(Parts and joints as JSON)

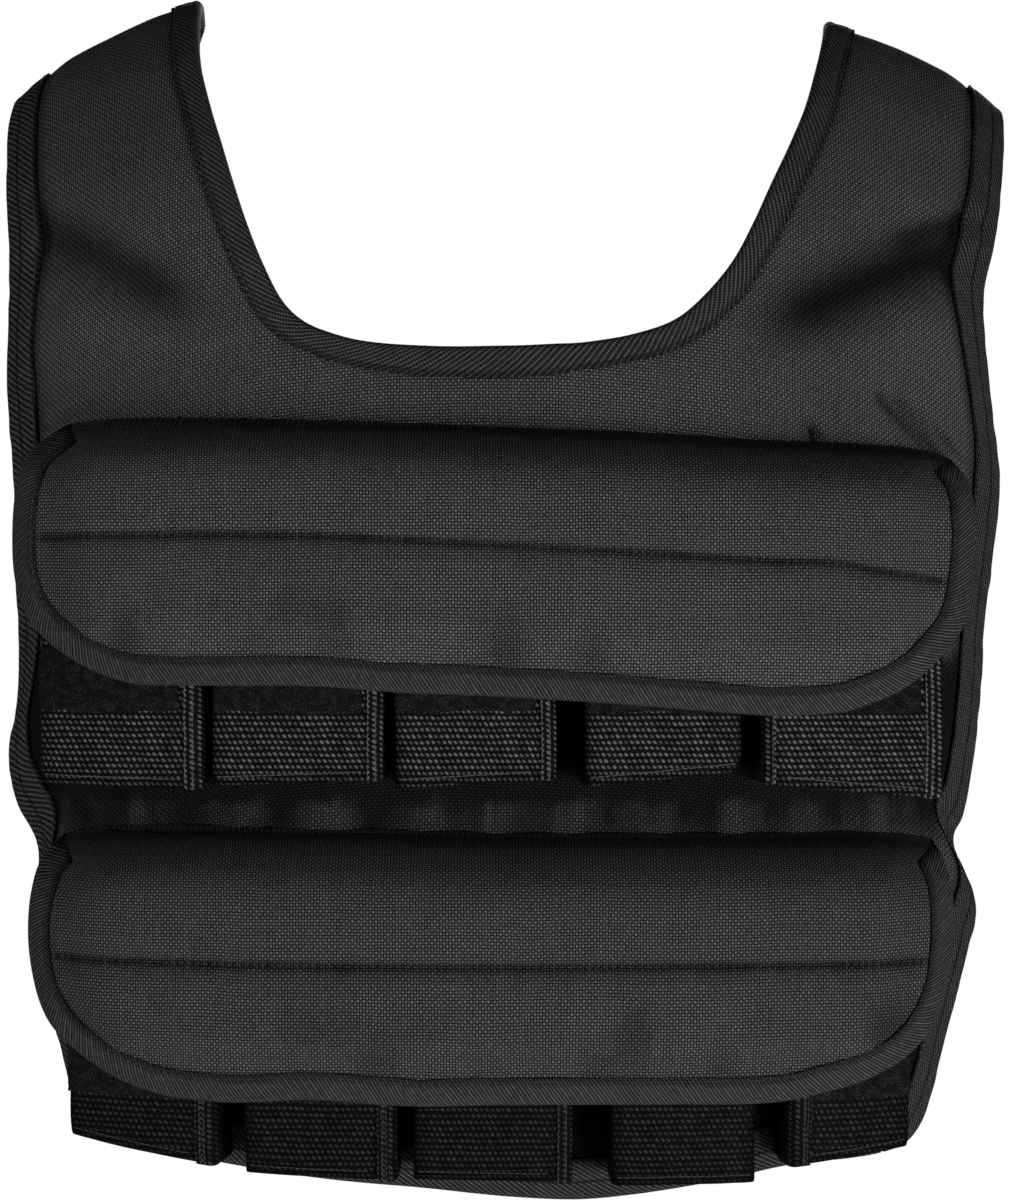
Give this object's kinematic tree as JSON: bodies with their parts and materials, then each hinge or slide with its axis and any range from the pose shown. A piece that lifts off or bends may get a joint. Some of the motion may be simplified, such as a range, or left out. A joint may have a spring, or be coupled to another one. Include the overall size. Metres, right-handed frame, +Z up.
{
  "type": "weighted vest",
  "caption": "Training vest of padded woven panels with taped edges, box pockets of ribbed webbing for weights under padded flaps, and side belts, shown worn.",
  "frame": {"origin": "on the shoulder line, midway between the straps and between front and back, where the straps bear on the shoulders", "axes": "+Z up, -Y towards the front of the vest, +X to the right as the front is seen"},
  "size_m": [0.4309, 0.2611, 0.5041],
  "materials": {
    "woven_cloth": "coarse basket-weave synthetic cloth, charcoal black, matt with a faint sheen",
    "binding_tape": "herringbone twill tape, black",
    "ribbed_webbing": "wide black webbing with raised nubs in cross rows",
    "loop_strip": "short black hook-and-loop pile",
    "plain_webbing": "flat black webbing"
  },
  "bodies": {
    "root": {"front_panel": "woven_cloth", "back_panel": "woven_cloth", "neck_binding": "binding_tape", "side_binding_left": "binding_tape", "side_binding_right": "binding_tape", "hem_binding_front": "binding_tape", "hem_binding_back": "binding_tape", "upper_flap": "woven_cloth", "upper_flap_binding": "binding_tape", "lower_flap": "woven_cloth", "lower_flap_binding": "binding_tape", "pocket_upper_1": "ribbed_webbing", "pocket_upper_2": "ribbed_webbing", "pocket_upper_3": "ribbed_webbing", "pocket_upper_4": "ribbed_webbing", "pocket_upper_5": "ribbed_webbing", "pocket_lower_1": "ribbed_webbing", "pocket_lower_2": "ribbed_webbing", "pocket_lower_3": "ribbed_webbing", "pocket_lower_4": "ribbed_webbing", "pocket_lower_5": "ribbed_webbing", "loop_strip_upper_1": "loop_strip", "loop_strip_upper_2": "loop_strip", "loop_strip_upper_3": "loop_strip", "loop_strip_upper_4": "loop_strip", "loop_strip_upper_5": "loop_strip", "loop_strip_lower_1": "loop_strip", "loop_strip_lower_2": "loop_strip", "loop_strip_lower_3": "loop_strip", "loop_strip_lower_4": "loop_strip", "loop_strip_lower_5": "loop_strip", "side_belt_left": "plain_webbing", "side_belt_right": "plain_webbing"}
  },
  "joints": []
}
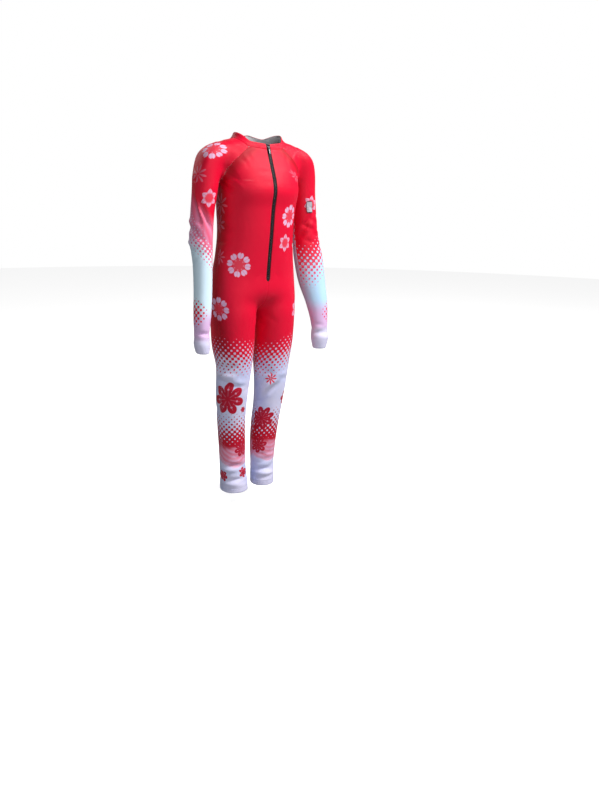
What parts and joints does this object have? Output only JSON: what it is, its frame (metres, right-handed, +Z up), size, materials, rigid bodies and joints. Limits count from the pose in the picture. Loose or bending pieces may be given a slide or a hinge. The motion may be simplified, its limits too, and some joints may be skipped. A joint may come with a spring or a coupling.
{
  "type": "ski race suit",
  "caption": "One-piece child's ski race suit in worn form, empty, with long raglan sleeves, low neckband, front zip with a hinged pull, and ankle bands.",
  "frame": {"origin": "middle of the shoulder line at the base of the neck, where the worn suit is held", "axes": "+Z up, +X to the wearer's left, the front faces -Y"},
  "size_m": [0.4724, 0.2195, 1.1124],
  "materials": {
    "suit_front_right": "satin knit",
    "suit_front_left": "satin knit",
    "suit_back_right": "satin knit",
    "suit_back_left": "satin knit",
    "sleeve_knit": "satin knit",
    "neckband_knit": "satin knit",
    "ankle_knit": "satin knit",
    "zip_tape": "matt woven",
    "zip_teeth": "moulded",
    "zip_metal": "satin black",
    "badge_woven": "matt woven"
  },
  "bodies": {
    "suit": {"front_right": "suit_front_right", "front_left": "suit_front_left", "back_right": "suit_back_right", "back_left": "suit_back_left", "sleeve_right": "sleeve_knit", "sleeve_left": "sleeve_knit", "collar": "neckband_knit", "hem_right": "ankle_knit", "hem_left": "ankle_knit", "zip_tape_right": "zip_tape", "zip_tape_left": "zip_tape", "zip_chain": "zip_teeth", "zip_stop": "zip_metal", "zip_slider": "zip_metal", "sleeve_badge": "badge_woven"},
    "pull": {"zip_pull": "zip_metal"}
  },
  "joints": [
    {"name": "pull_hinge", "type": "hinge", "parent": "suit", "child": "pull", "pos_m": [0, -0.05315, -0.03532], "axis": [-1, 0, 0], "range_deg": [0, 165]}
  ]
}
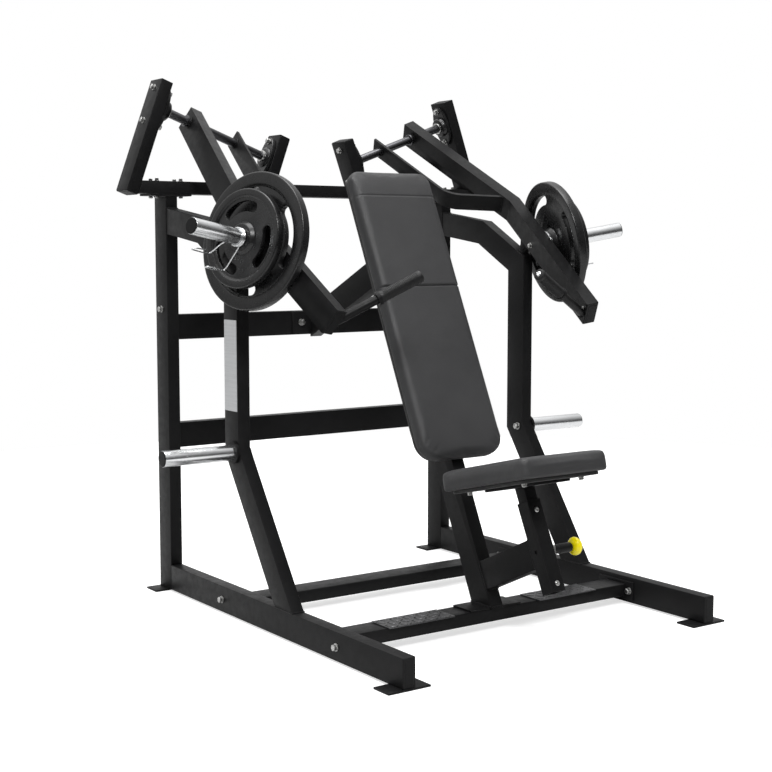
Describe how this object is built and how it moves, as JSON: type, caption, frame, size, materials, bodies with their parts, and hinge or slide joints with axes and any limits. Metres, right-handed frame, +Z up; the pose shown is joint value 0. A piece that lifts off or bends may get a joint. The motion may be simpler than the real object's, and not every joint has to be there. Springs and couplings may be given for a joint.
{
  "type": "plate-loaded incline chest press machine",
  "caption": "Plate-loaded incline chest press with two converging press arms on inclined shafts, an adjustable seat and a padded backrest.",
  "frame": {"origin": "middle of the machine on the floor, under the centre of its bounding box", "axes": "+Z up from the floor; +Y from the user's feet towards the back of the machine; +X to the right as seen from the front of the machine looking towards the back"},
  "size_m": [1.7092, 1.4688, 1.7313],
  "materials": {
    "coat": "fine-textured black powder coat",
    "chrome": "polished",
    "steel": "plain",
    "tread": "diamond tread",
    "cast_iron": "painted black casting",
    "rubber": "matt",
    "upholstery": "grained leatherette, satin",
    "board": "black painted plywood",
    "knob": "glossy yellow",
    "label": "brushed"
  },
  "bodies": {
    "frame": {"base_rail_right": "coat", "base_rail_left": "coat", "rear_upright_right": "coat", "rear_upright_left": "coat", "front_upright_right": "coat", "front_upright_left": "coat", "storage_horn_right": "chrome", "storage_horn_left": "chrome", "foot_plate_front_right": "coat", "foot_plate_front_left": "coat", "foot_plate_rear_right": "coat", "foot_plate_rear_left": "coat", "post_outer_right": "coat", "post_outer_left": "coat", "post_inner_right": "coat", "post_inner_left": "coat", "bearing_outer_right": "cast_iron", "bearing_outer_left": "cast_iron", "bearing_inner_right": "cast_iron", "bearing_inner_left": "cast_iron", "arm_stop_right": "rubber", "arm_stop_left": "rubber", "foot_tread_right": "tread", "foot_tread_left": "tread", "base_crossbar_front": "coat", "base_crossbar_rear": "coat", "rear_crossbar_upper": "coat", "rear_crossbar_lower": "coat", "top_beam": "coat", "backrest_spine": "coat", "spine_strut": "coat", "backrest_board": "board", "backrest_pad": "upholstery", "seat_sleeve": "coat", "seat_beam": "coat", "pin_housing": "steel", "name_plate": "label"},
    "arm_right": {"pivot_shaft_right": "steel", "arm_main_right": "coat", "arm_bar_right": "coat", "weight_sleeve_right": "chrome", "handle_rod_right": "coat", "handle_grip_right": "rubber"},
    "weights_right": {"plate_large_right": "cast_iron", "plate_small_right": "cast_iron", "spring_clip_right": "steel"},
    "arm_left": {"pivot_shaft_left": "steel", "arm_main_left": "coat", "arm_bar_left": "coat", "weight_sleeve_left": "chrome", "handle_rod_left": "coat", "handle_grip_left": "rubber"},
    "weights_left": {"plate_large_left": "cast_iron", "plate_small_left": "cast_iron", "spring_clip_left": "steel"},
    "seat": {"seat_post": "coat", "seat_board": "board", "seat_pad": "upholstery"},
    "pin": {"pull_pin": "steel", "pin_knob": "knob"}
  },
  "joints": [
    {"name": "arm_right_press", "type": "hinge", "parent": "frame", "child": "arm_right", "pos_m": [0.5626, 0.6661, 1.6221], "axis": [-0.9397, 0, -0.342], "range_deg": [0, 26]},
    {"name": "weights_right_slide", "type": "slide", "parent": "arm_right", "child": "weights_right", "axis": [0.9517, -0.2553, 0.1706], "range_m": [0, 0.29]},
    {"name": "arm_left_press", "type": "hinge", "parent": "frame", "child": "arm_left", "pos_m": [-0.5626, 0.6661, 1.6221], "axis": [-0.9397, 0, 0.342], "range_deg": [0, 26]},
    {"name": "weights_left_slide", "type": "slide", "parent": "arm_left", "child": "weights_left", "axis": [-0.9517, -0.2553, 0.1706], "range_m": [0, 0.29]},
    {"name": "seat_height", "type": "slide", "parent": "frame", "child": "seat", "axis": [0, 0.4242, 0.9056], "range_m": [0, 0.1]},
    {"name": "seat_pin_pull", "type": "slide", "parent": "frame", "child": "pin", "axis": [1, 0, 0], "range_m": [0, 0.014], "stiffness_N_per_m": 900, "springref_m": -0.006}
  ]
}
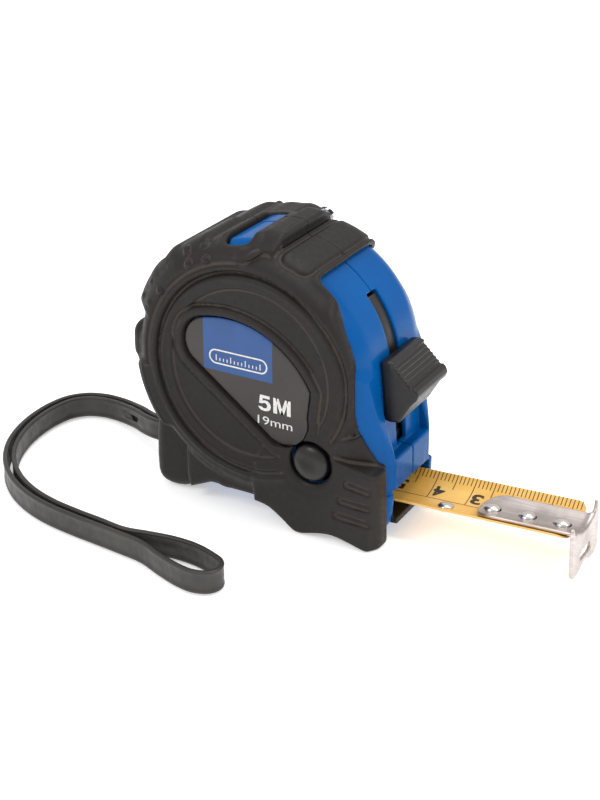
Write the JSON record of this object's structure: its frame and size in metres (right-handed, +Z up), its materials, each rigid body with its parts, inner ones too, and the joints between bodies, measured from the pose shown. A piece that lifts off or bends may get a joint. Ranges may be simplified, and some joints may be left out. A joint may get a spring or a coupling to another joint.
{
  "type": "pocket tape measure",
  "caption": "Pocket tape measure with a blue ABS case in black rubber jackets, a yellow steel blade with an end hook, thumb lock, side button, belt clip and wrist strap.",
  "frame": {"origin": "centre of the underside of the bounding box, wrist strap left out", "axes": "+X along the blade towards its end hook, +Y from the label side with the button towards the belt clip side, +Z up from the surface it stands on"},
  "size_m": [0.154, 0.081, 0.0722],
  "materials": {
    "blue_abs": "glossy moulded ABS",
    "rubber": "matte overmoulded rubber",
    "label_plastic": "satin moulded badge",
    "black_plastic": "satin moulded",
    "reel_plastic": "as moulded",
    "blade_yellow": "yellow lacquered spring steel",
    "spring_steel": "blued spring steel",
    "bare_steel": "bare pressed steel",
    "screw_steel": "zinc plated",
    "strap_rubber": "soft moulded rubber",
    "brake_rubber": "friction rubber"
  },
  "bodies": {
    "case": {"case_near": "blue_abs", "case_far": "blue_abs", "jacket_near": "rubber", "jacket_far": "rubber", "label_near": "label_plastic", "label_far": "label_plastic", "axle_post": "screw_steel", "axle_screw": "screw_steel", "axle_washer_near": "spring_steel", "axle_washer_far": "spring_steel", "lock_strip": "black_plastic", "mouth_bumper": "rubber", "case_screw_1": "screw_steel", "case_screw_2": "screw_steel", "case_screw_3": "screw_steel", "clip_plate": "bare_steel", "clip_screw": "screw_steel", "strap_pin": "screw_steel", "strap_tab": "strap_rubber", "wrist_strap": "strap_rubber"},
    "reel": {"reel_drum": "reel_plastic", "reel_flange": "reel_plastic", "blade_coil": "blade_yellow", "power_spring": "spring_steel"},
    "blade": {"blade": "blade_yellow", "hook_rivet_1": "bare_steel", "hook_rivet_2": "bare_steel", "hook_rivet_3": "bare_steel", "blade_rivet": "bare_steel"},
    "hook": {"end_hook": "bare_steel"},
    "lock": {"lock_slider": "black_plastic", "lock_shoe": "brake_rubber"},
    "button": {"brake_button": "black_plastic"},
    "clip": {"belt_clip": "bare_steel"}
  },
  "joints": [
    {"name": "blade_slide", "type": "slide", "parent": "case", "child": "blade", "axis": [1, 0, 0.0087], "range_m": [-0.042, 0.015]},
    {"name": "reel_spin", "type": "hinge", "parent": "case", "child": "reel", "pos_m": [-0.0209, -0.00252, 0.0389], "axis": [0, 1, 0], "range_deg": [-39, 111]},
    {"name": "hook_float", "type": "slide", "parent": "blade", "child": "hook", "axis": [0.9988, 0, 0.0489], "range_m": [-0.0009, 0.0009]},
    {"name": "lock_slide", "type": "slide", "parent": "case", "child": "lock", "axis": [0.096, 0, -0.9954], "range_m": [0, 0.0062]},
    {"name": "button_press", "type": "slide", "parent": "case", "child": "button", "axis": [0, 1, 0], "range_m": [0, 0.002], "stiffness_N_per_m": 400, "springref_m": -0.0005},
    {"name": "clip_flex", "type": "hinge", "parent": "case", "child": "clip", "pos_m": [-0.0239, 0.01897, 0.0597], "axis": [1, 0, 0], "range_deg": [0, 6], "stiffness_Nm_per_rad": 2}
  ],
  "couplings": [
    {"joint": "blade_slide", "follows": "reel_spin", "m_per_rad": -0.0216}
  ]
}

SET EXERCISE: Collect from the data above every line that includes "handed".

FINAL RESULT:
Give this object's kinematic tree as JSON: bodies with their parts and materials, then each hinge or slide with its axis and any range from the pose shown. A piece that lifts off or bends may get a joint. Some of the motion may be simplified, such as a range, or left out. A joint may have a spring, or be coupled to another one. Include the overall size. Metres, right-handed frame, +Z up.
What parts and joints does this object have? Output only JSON: what it is, its frame (metres, right-handed, +Z up), size, materials, rigid bodies and joints. Limits count from the pose in the picture. Loose or bending pieces may be given a slide or a hinge. The motion may be simplified, its limits too, and some joints may be skipped. A joint may come with a spring or a coupling.
Describe how this object is built and how it moves, as JSON: type, caption, frame, size, materials, bodies with their parts, and hinge or slide joints with axes and any limits. Metres, right-handed frame, +Z up; the pose shown is joint value 0. A piece that lifts off or bends may get a joint. The motion may be simpler than the real object's, and not every joint has to be there. Springs and couplings may be given for a joint.
Write the JSON record of this object's structure: its frame and size in metres (right-handed, +Z up), its materials, each rigid body with its parts, inner ones too, and the joints between bodies, measured from the pose shown. A piece that lifts off or bends may get a joint. Ranges may be simplified, and some joints may be left out. A joint may get a spring or a coupling to another joint.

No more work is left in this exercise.